HPCA Assignment

Optimize reducing matrix multiplication using hardware counters. Contained are two folders:

  • PartA: Contains setup for single-threaded and multi-threaded program.
  • PartB: Contains setup for GPU program.

Each folder contains two sub-folders, a Makefile, and a main program.

  • Makefile: Contains commands necessary to compile, generate inputs, and run the program.
  • data folder: Contains program that generates input, and will contain input once generated.
  • header folder: Files containing the function that performs the operation. Modify the files in this folder.
  • main.cpp: Program that takes inputs and executes the functions. DO NOT MODIFY THIS.

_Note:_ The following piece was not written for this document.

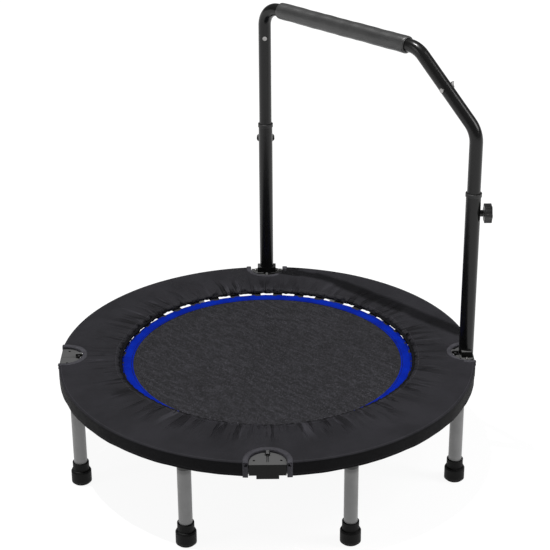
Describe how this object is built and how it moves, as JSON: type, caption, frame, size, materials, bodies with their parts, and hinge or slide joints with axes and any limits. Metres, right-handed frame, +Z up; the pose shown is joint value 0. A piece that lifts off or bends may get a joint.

Navigate to each folder to begin setting up the system. Inside each folder do the following:

Compiling and generating input

Use the following command to compile the programs and generate required input:

make

PART A

Running program

You can use make to run the executable with the following command:

make run

Alternatively, you can manually run the program for the different input sets using the following commands:

./rmm data/input_4096.in
./rmm data/input_8192.in
./rmm data/input_16384.in

PART B

To compile the code for use on native GPU use the following command:

make server

For use with GPGPU-Sim, additional flags are required during compilation, which can be done with the following command:

make sim

You can use make to run the executable with the following command for native execution:

make run_server

When running on GPGPU-Sim, use the following command instead:

make run_sim